• **Exercise details**: Below is a listing; reproduce each line of it exactly.

START Recorded data

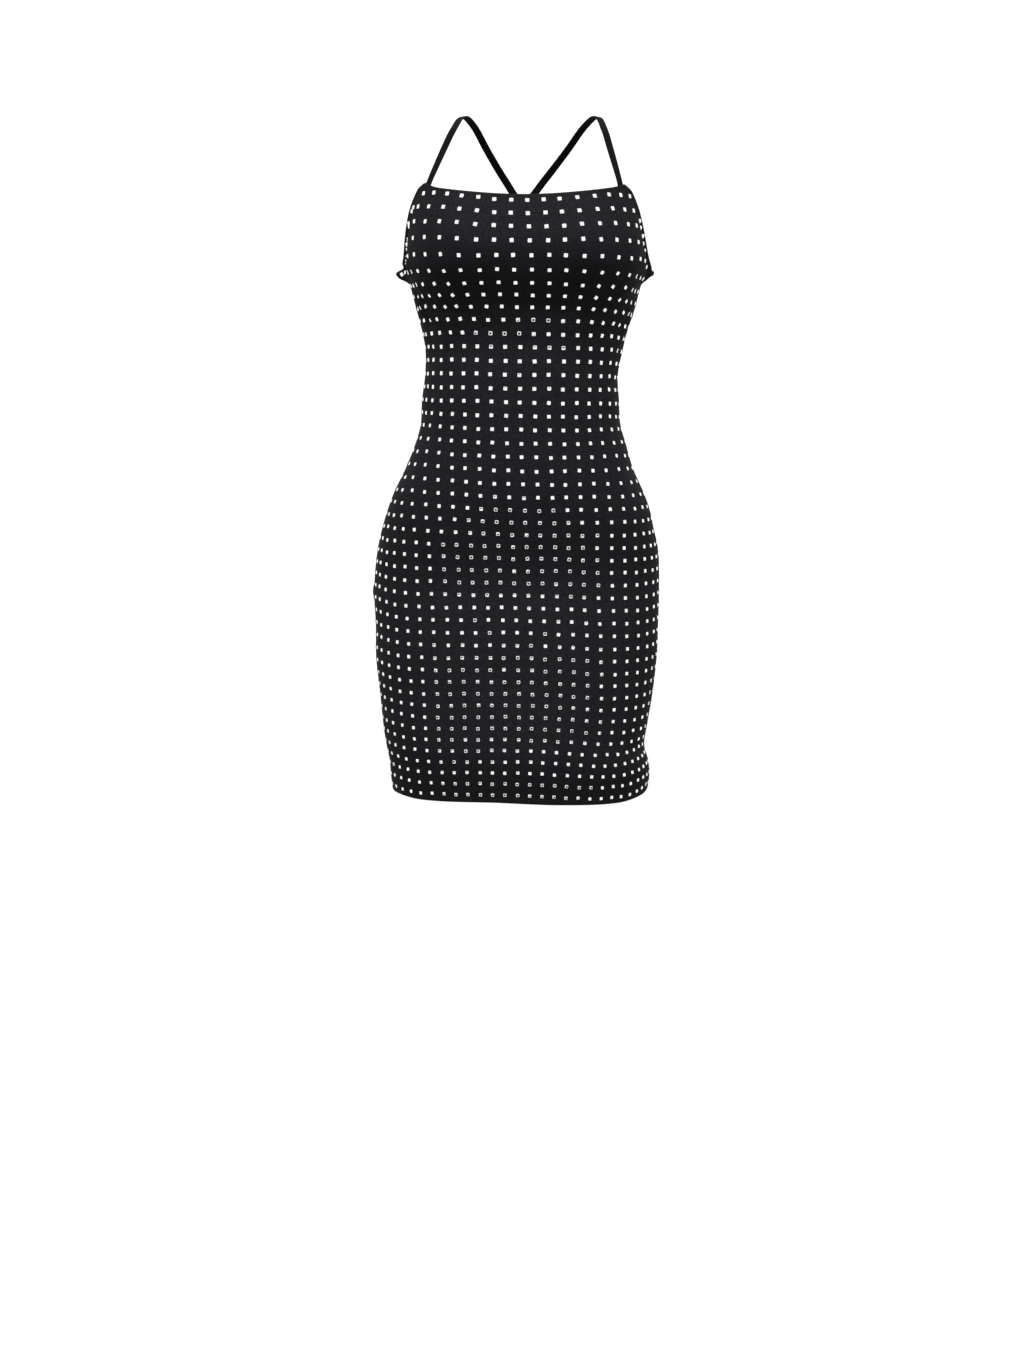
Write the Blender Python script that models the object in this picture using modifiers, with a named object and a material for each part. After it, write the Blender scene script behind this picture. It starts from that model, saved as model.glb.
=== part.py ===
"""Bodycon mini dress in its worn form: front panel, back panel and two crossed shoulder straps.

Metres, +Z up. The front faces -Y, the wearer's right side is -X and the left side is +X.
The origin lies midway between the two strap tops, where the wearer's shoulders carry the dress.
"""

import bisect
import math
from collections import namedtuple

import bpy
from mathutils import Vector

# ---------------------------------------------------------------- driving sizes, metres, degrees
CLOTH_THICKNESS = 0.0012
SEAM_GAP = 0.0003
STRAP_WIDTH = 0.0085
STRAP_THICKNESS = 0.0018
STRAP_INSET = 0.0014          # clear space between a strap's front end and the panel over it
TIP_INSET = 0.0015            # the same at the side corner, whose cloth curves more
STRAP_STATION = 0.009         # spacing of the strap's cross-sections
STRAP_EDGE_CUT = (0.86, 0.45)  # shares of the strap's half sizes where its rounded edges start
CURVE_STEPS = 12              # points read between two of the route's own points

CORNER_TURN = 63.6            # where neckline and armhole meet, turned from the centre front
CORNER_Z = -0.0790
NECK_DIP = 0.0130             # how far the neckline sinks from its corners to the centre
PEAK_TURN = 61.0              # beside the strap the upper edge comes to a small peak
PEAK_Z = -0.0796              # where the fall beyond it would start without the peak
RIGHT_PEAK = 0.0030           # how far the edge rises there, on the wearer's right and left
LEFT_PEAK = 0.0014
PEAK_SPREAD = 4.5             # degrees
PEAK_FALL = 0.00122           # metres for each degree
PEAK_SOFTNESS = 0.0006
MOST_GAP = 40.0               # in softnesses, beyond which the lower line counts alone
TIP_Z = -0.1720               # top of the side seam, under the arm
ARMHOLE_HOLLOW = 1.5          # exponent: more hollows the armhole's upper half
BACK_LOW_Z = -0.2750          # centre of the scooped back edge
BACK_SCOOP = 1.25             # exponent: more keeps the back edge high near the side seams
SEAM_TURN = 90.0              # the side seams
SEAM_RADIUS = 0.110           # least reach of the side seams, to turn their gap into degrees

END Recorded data

• **Task response**:
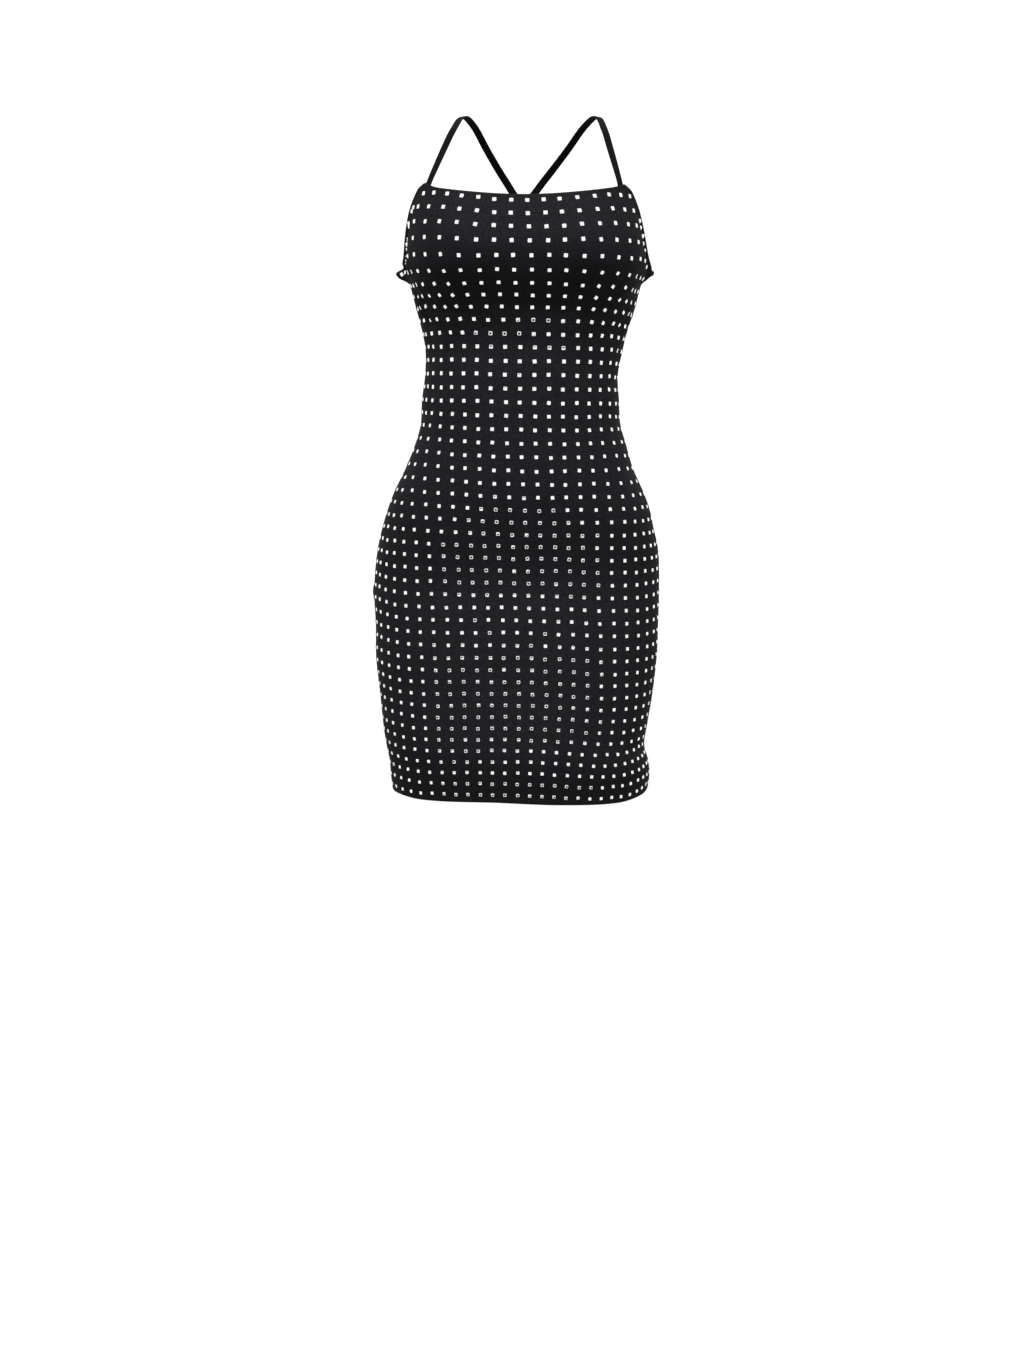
Write the Blender Python script that models the object in this picture using modifiers, with a named object and a material for each part. After it, write the Blender scene script behind this picture. It starts from that model, saved as model.glb.
=== part.py ===
"""Bodycon mini dress in its worn form: front panel, back panel and two crossed shoulder straps.

Metres, +Z up. The front faces -Y, the wearer's right side is -X and the left side is +X.
The origin lies midway between the two strap tops, where the wearer's shoulders carry the dress.
"""

import bisect
import math
from collections import namedtuple

import bpy
from mathutils import Vector

# ---------------------------------------------------------------- driving sizes, metres, degrees
CLOTH_THICKNESS = 0.0012
SEAM_GAP = 0.0003
STRAP_WIDTH = 0.0085
STRAP_THICKNESS = 0.0018
STRAP_INSET = 0.0014          # clear space between a strap's front end and the panel over it
TIP_INSET = 0.0015            # the same at the side corner, whose cloth curves more
STRAP_STATION = 0.009         # spacing of the strap's cross-sections
STRAP_EDGE_CUT = (0.86, 0.45)  # shares of the strap's half sizes where its rounded edges start
CURVE_STEPS = 12              # points read between two of the route's own points

CORNER_TURN = 63.6            # where neckline and armhole meet, turned from the centre front
CORNER_Z = -0.0790
NECK_DIP = 0.0130             # how far the neckline sinks from its corners to the centre
PEAK_TURN = 61.0              # beside the strap the upper edge comes to a small peak
PEAK_Z = -0.0796              # where the fall beyond it would start without the peak
RIGHT_PEAK = 0.0030           # how far the edge rises there, on the wearer's right and left
LEFT_PEAK = 0.0014
PEAK_SPREAD = 4.5             # degrees
PEAK_FALL = 0.00122           # metres for each degree
PEAK_SOFTNESS = 0.0006
MOST_GAP = 40.0               # in softnesses, beyond which the lower line counts alone
TIP_Z = -0.1720               # top of the side seam, under the arm
ARMHOLE_HOLLOW = 1.5          # exponent: more hollows the armhole's upper half
BACK_LOW_Z = -0.2750          # centre of the scooped back edge
BACK_SCOOP = 1.25             # exponent: more keeps the back edge high near the side seams
SEAM_TURN = 90.0              # the side seams
SEAM_RADIUS = 0.110           # least reach of the side seams, to turn their gap into degrees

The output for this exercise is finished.